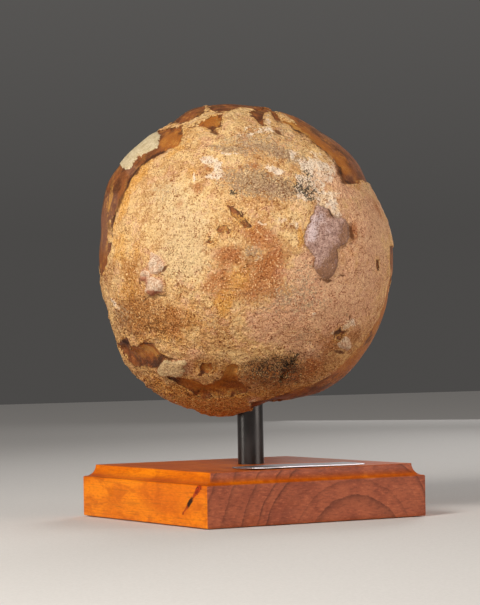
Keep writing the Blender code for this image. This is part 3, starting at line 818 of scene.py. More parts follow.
        (-51.5, -6.8, 5, 0.7, 45, 1.2), (-66, -13, 0.8, 4, 10, 0.8), (-49.5, -15, 0.7, 4, 0, 0.7),
        (80.5, -3, 0.6, 3.2, 0, 0.8), (-20, 78.5, 4, 1.2, -8, 0.9), (-84, 20, 1.6, 8, 10, 0.6),
        (57, -56.5, 4, 0.9, -10, 0.8), (76, -50, 8, 1.2, 56, 0.7), (44, -76, 14, 1.4, 22, 0.7),
        (-8, 28, 5, 1.8, -38, 0.35)),
    # where the edge of the crust breaks up into scraps
    "worn": (
        (54, 52, 8, 9, 0, 1.0), (22, 84, 14, 6, -30, 0.7), (-10, 90, 16, 4, 0, 0.7),
        (-34, 84, 10, 4, 0, 0.7), (40, 74, 12, 4, -40, 0.4), (-30, -74, 12, 5, 0, 0.6),
        (0, -76, 8, 6, 0, 0.9), (-82, 30, 4, 12, 0, 0.7), (64, -62, 10, 6, 40, 0.5),
        (-20, -92, 14, 5, 0, 0.9), (-66, 60, 8, 4, 45, 0.5)),
    "scab_brown": (
        (60, 17, 4, 9, -10, 1.0), (55, 4, 5, 6, 0, 0.8), (49, -8, 7, 7, 0, 1.2),
        (52, -3, 2, 8, 0, 0.5), (51, 28, 5, 3, -45, 0.9), (38, 4, 4, 5, 0, 0.5),
        (45, -9, 4, 4, 0, 0.6)),
    # a painted highlight: the glossy sheen on the scab, brightest at its upper left
    "scab_light": (
        (40, 16, 3.5, 7, 0, 1.0), (44, 26, 6, 4, 20, 0.6), (50, 18, 5, 6, 0, 0.4),
        (45, -2, 3, 4, 0, 0.4)),
}


# each point reads the chart a little off its true place, so that no stain has a drawn edge
waver = [layered((0.9, 3.6, seed), (0.5, 1.9, seed + 1)) for seed in (51, 53)]
wavering_chart = chart + np.column_stack(waver)


def stain(blots):
    """Sum of strength * exp(-reach^2) over ellipses on the chart, at most 1.3."""
    total = np.zeros(len(chart))
    for right, up, half_right, half_up, turn, strength in blots:
        away = wavering_chart - (right, up)
        turn = math.radians(turn)
        along = away @ (math.cos(turn), math.sin(turn))
        across = away @ (-math.sin(turn), math.cos(turn))
        total += strength * np.exp(-((along / half_right) ** 2 + (across / half_up) ** 2))
    return np.minimum(total, 1.3)


masks = {name: stain(blots) for name, blots in STAINS.items()}
# how high the slow noise must be for each stain to show behind
STAIN_LEVELS = {"golden": 0.2, "rust": 0.3, "grey": 0.35, "chalk": 0.4, "earth": 0.1,
                "amber": 0.0, "pink": 0.2}
for seed, (name, level) in enumerate(STAIN_LEVELS.items()):
    spread = layered((1.0, 30.0, 60 + seed), (0.5, 12.0, 70 + seed))
    masks[name] = masks[name] + behind * smooth_step(spread, level, level + 0.5)
masks["coarse"] = masks["coarse"] + 0.5 * behind
masks["worn"] = masks["worn"] + 0.6 * past_rim
masks["mauve"] = masks["mauve"] * (1.0 - past_rim)
# how far each point faces down, which sets the painted shade on the underside
masks["under"] = smooth_step(-directions[:, 1], 0.05, 0.80)
print("stains:", ", ".join(masks))

# %% [markdown]
# ## The broken neck
#
# Behind the ball the smooth joint surface stops at a step, and the neck is torn off: a rough
# plane of spongy bone inside a rim of dense bone. The cut is a plane's distance divided by
# how squarely each direction faces it. A soft minimum, -k log(exp(-a/k) + exp(-b/k)), joins
# it to the ball without a seam.

# %% Neck and torn face
BREAK_NORMAL = np.array([-0.30, -0.42, -0.86])
BREAK_NORMAL /= np.linalg.norm(BREAK_NORMAL)
BREAK_DISTANCE = 62.0
BREAK_ROUND = 4.0                       # how softly the plane meets the ball
BREAK_RELIEF = 5.0
LEAST_FACING = 0.2                      # directions that face the plane less aren't cut
NECK_ANGLE = math.radians(62.0)
NECK_STEP = 3.0
facing = directions @ BREAK_NORMAL
to_break = np.arccos(np.clip(facing, -1.0, 1.0)) * BALL_RADIUS
neck = NECK_ANGLE * BALL_RADIUS + 2.5 * ragged - to_break
neck_share = smooth_step(neck, 0.0, 4.0)
radius -= neck_share * (NECK_STEP + layered((0.9, 6.0, 21)))

torn_plane = BREAK_DISTANCE + BREAK_RELIEF * layered(
    (0.6, 26.0, 31), (0.3, 9.0, 32), (0.2, 5.0, 33))
cut = torn_plane / np.maximum(facing, LEAST_FACING)
torn = np.where(facing > LEAST_FACING, radius - cut, -FAR)
radius = -BREAK_ROUND * np.log(np.exp(-radius / BREAK_ROUND) + np.exp(-cut / BREAK_ROUND))
torn = np.clip(torn + ragged, -FAR, FAR)
print("torn share of the ball:", (torn > 0).mean().round(3))

# %% [markdown]
# ## Fine relief and the mesh
#
# The crust is sandy and unevenly worn, with coarse pores at lower left and in the neck. The
# bare bone is smooth, with only slow dents. So the last relief is weighted by the masks. The
# masks themselves go onto the points as named numbers, and the finish reads them there.

# %% Build the bone
COARSE_PORE, COARSE_DEPTH = 2.6, 0.8    # spacing and depth of the pores
TORN_PORE, TORN_DEPTH = 4.2, 1.4
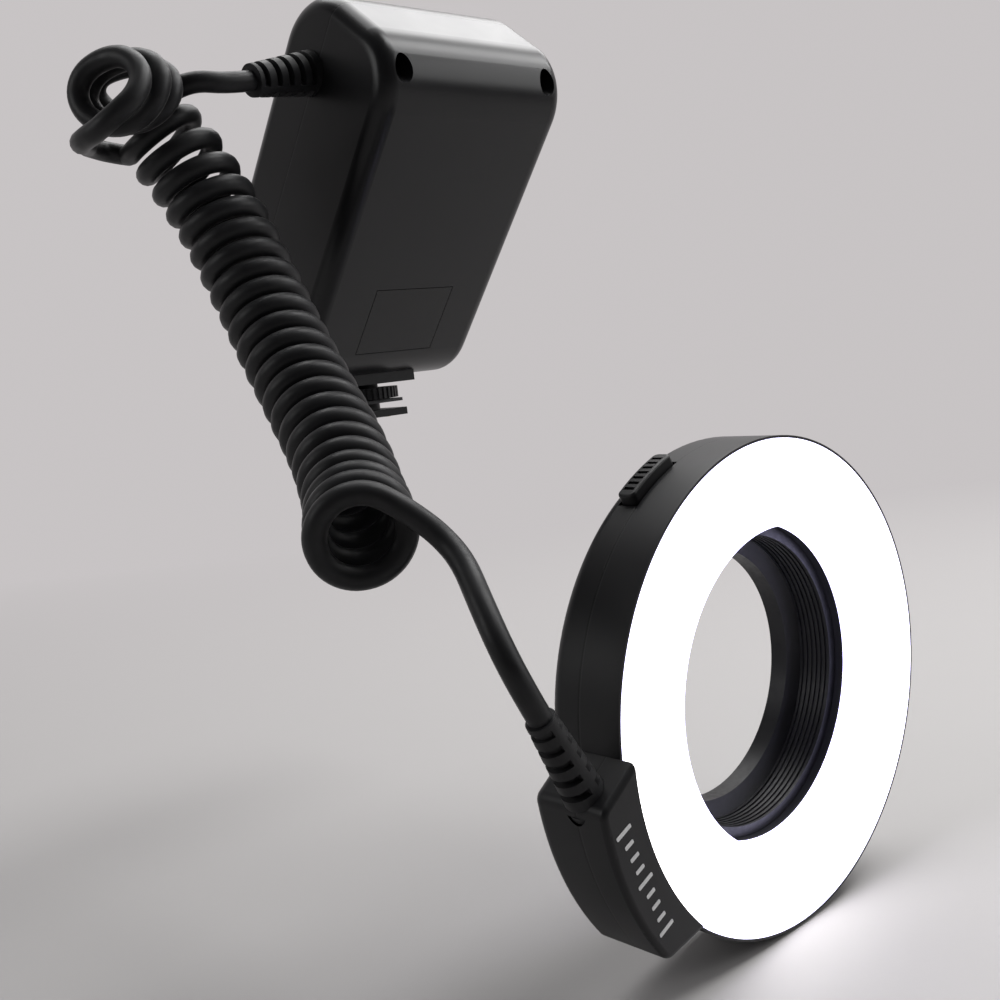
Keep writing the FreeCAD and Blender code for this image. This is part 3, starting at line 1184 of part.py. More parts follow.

* [EXERCISE TASK]
Exact copies of all the records are required.

* [FINAL RESULT]
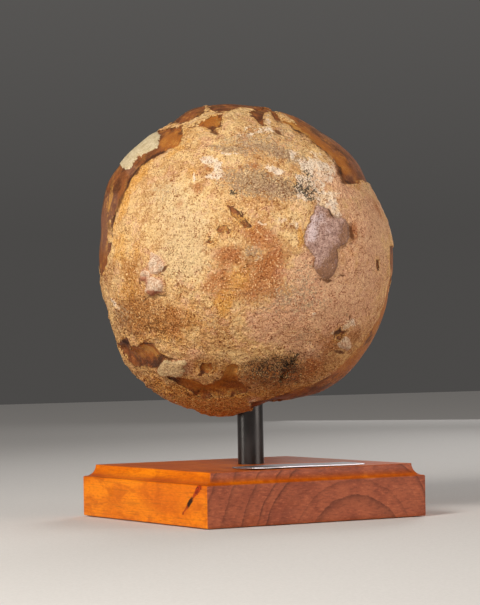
Keep writing the Blender code for this image. This is part 3, starting at line 818 of scene.py. More parts follow.
        (-51.5, -6.8, 5, 0.7, 45, 1.2), (-66, -13, 0.8, 4, 10, 0.8), (-49.5, -15, 0.7, 4, 0, 0.7),
        (80.5, -3, 0.6, 3.2, 0, 0.8), (-20, 78.5, 4, 1.2, -8, 0.9), (-84, 20, 1.6, 8, 10, 0.6),
        (57, -56.5, 4, 0.9, -10, 0.8), (76, -50, 8, 1.2, 56, 0.7), (44, -76, 14, 1.4, 22, 0.7),
        (-8, 28, 5, 1.8, -38, 0.35)),
    # where the edge of the crust breaks up into scraps
    "worn": (
        (54, 52, 8, 9, 0, 1.0), (22, 84, 14, 6, -30, 0.7), (-10, 90, 16, 4, 0, 0.7),
        (-34, 84, 10, 4, 0, 0.7), (40, 74, 12, 4, -40, 0.4), (-30, -74, 12, 5, 0, 0.6),
        (0, -76, 8, 6, 0, 0.9), (-82, 30, 4, 12, 0, 0.7), (64, -62, 10, 6, 40, 0.5),
        (-20, -92, 14, 5, 0, 0.9), (-66, 60, 8, 4, 45, 0.5)),
    "scab_brown": (
        (60, 17, 4, 9, -10, 1.0), (55, 4, 5, 6, 0, 0.8), (49, -8, 7, 7, 0, 1.2),
        (52, -3, 2, 8, 0, 0.5), (51, 28, 5, 3, -45, 0.9), (38, 4, 4, 5, 0, 0.5),
        (45, -9, 4, 4, 0, 0.6)),
    # a painted highlight: the glossy sheen on the scab, brightest at its upper left
    "scab_light": (
        (40, 16, 3.5, 7, 0, 1.0), (44, 26, 6, 4, 20, 0.6), (50, 18, 5, 6, 0, 0.4),
        (45, -2, 3, 4, 0, 0.4)),
}


# each point reads the chart a little off its true place, so that no stain has a drawn edge
waver = [layered((0.9, 3.6, seed), (0.5, 1.9, seed + 1)) for seed in (51, 53)]
wavering_chart = chart + np.column_stack(waver)


def stain(blots):
    """Sum of strength * exp(-reach^2) over ellipses on the chart, at most 1.3."""
    total = np.zeros(len(chart))
    for right, up, half_right, half_up, turn, strength in blots:
        away = wavering_chart - (right, up)
        turn = math.radians(turn)
        along = away @ (math.cos(turn), math.sin(turn))
        across = away @ (-math.sin(turn), math.cos(turn))
        total += strength * np.exp(-((along / half_right) ** 2 + (across / half_up) ** 2))
    return np.minimum(total, 1.3)


masks = {name: stain(blots) for name, blots in STAINS.items()}
# how high the slow noise must be for each stain to show behind
STAIN_LEVELS = {"golden": 0.2, "rust": 0.3, "grey": 0.35, "chalk": 0.4, "earth": 0.1,
                "amber": 0.0, "pink": 0.2}
for seed, (name, level) in enumerate(STAIN_LEVELS.items()):
    spread = layered((1.0, 30.0, 60 + seed), (0.5, 12.0, 70 + seed))
    masks[name] = masks[name] + behind * smooth_step(spread, level, level + 0.5)
masks["coarse"] = masks["coarse"] + 0.5 * behind
masks["worn"] = masks["worn"] + 0.6 * past_rim
masks["mauve"] = masks["mauve"] * (1.0 - past_rim)
# how far each point faces down, which sets the painted shade on the underside
masks["under"] = smooth_step(-directions[:, 1], 0.05, 0.80)
print("stains:", ", ".join(masks))

# %% [markdown]
# ## The broken neck
#
# Behind the ball the smooth joint surface stops at a step, and the neck is torn off: a rough
# plane of spongy bone inside a rim of dense bone. The cut is a plane's distance divided by
# how squarely each direction faces it. A soft minimum, -k log(exp(-a/k) + exp(-b/k)), joins
# it to the ball without a seam.

# %% Neck and torn face
BREAK_NORMAL = np.array([-0.30, -0.42, -0.86])
BREAK_NORMAL /= np.linalg.norm(BREAK_NORMAL)
BREAK_DISTANCE = 62.0
BREAK_ROUND = 4.0                       # how softly the plane meets the ball
BREAK_RELIEF = 5.0
LEAST_FACING = 0.2                      # directions that face the plane less aren't cut
NECK_ANGLE = math.radians(62.0)
NECK_STEP = 3.0
facing = directions @ BREAK_NORMAL
to_break = np.arccos(np.clip(facing, -1.0, 1.0)) * BALL_RADIUS
neck = NECK_ANGLE * BALL_RADIUS + 2.5 * ragged - to_break
neck_share = smooth_step(neck, 0.0, 4.0)
radius -= neck_share * (NECK_STEP + layered((0.9, 6.0, 21)))

torn_plane = BREAK_DISTANCE + BREAK_RELIEF * layered(
    (0.6, 26.0, 31), (0.3, 9.0, 32), (0.2, 5.0, 33))
cut = torn_plane / np.maximum(facing, LEAST_FACING)
torn = np.where(facing > LEAST_FACING, radius - cut, -FAR)
radius = -BREAK_ROUND * np.log(np.exp(-radius / BREAK_ROUND) + np.exp(-cut / BREAK_ROUND))
torn = np.clip(torn + ragged, -FAR, FAR)
print("torn share of the ball:", (torn > 0).mean().round(3))

# %% [markdown]
# ## Fine relief and the mesh
#
# The crust is sandy and unevenly worn, with coarse pores at lower left and in the neck. The
# bare bone is smooth, with only slow dents. So the last relief is weighted by the masks. The
# masks themselves go onto the points as named numbers, and the finish reads them there.

# %% Build the bone
COARSE_PORE, COARSE_DEPTH = 2.6, 0.8    # spacing and depth of the pores
TORN_PORE, TORN_DEPTH = 4.2, 1.4
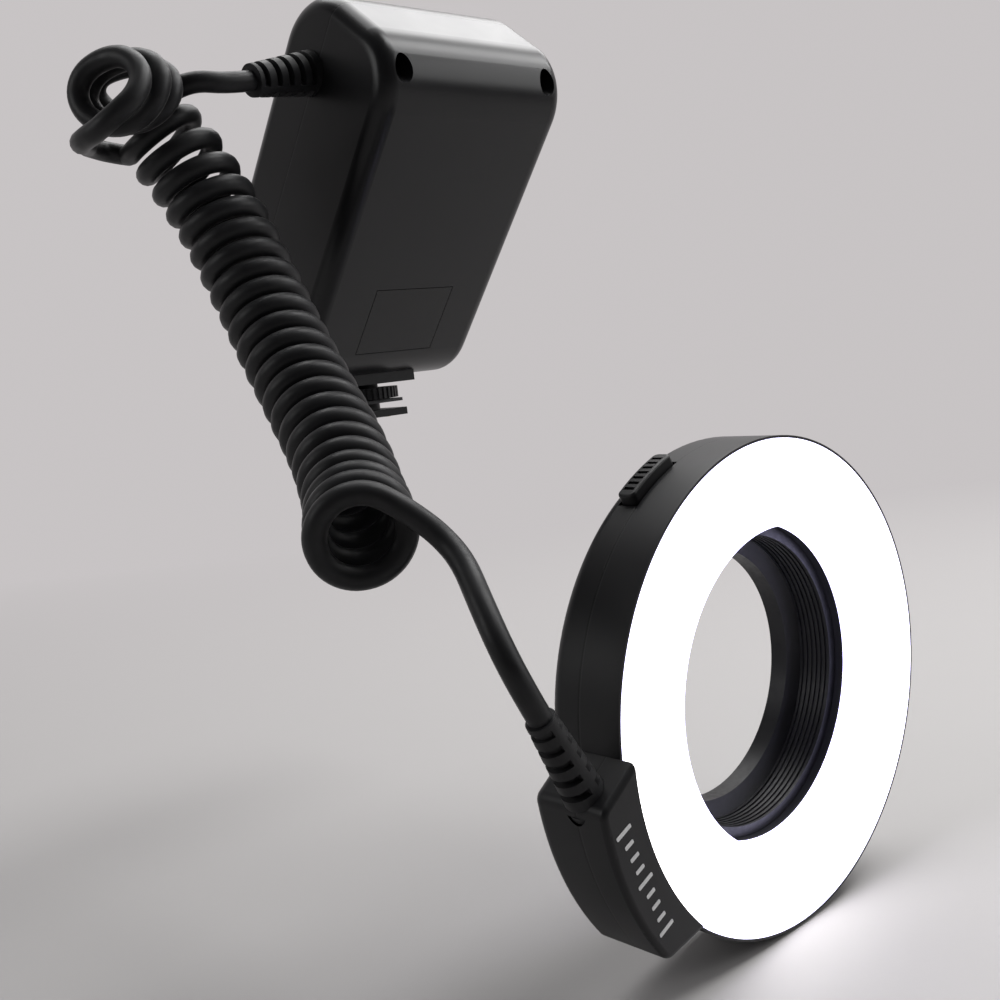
Keep writing the FreeCAD and Blender code for this image. This is part 3, starting at line 1184 of part.py. More parts follow.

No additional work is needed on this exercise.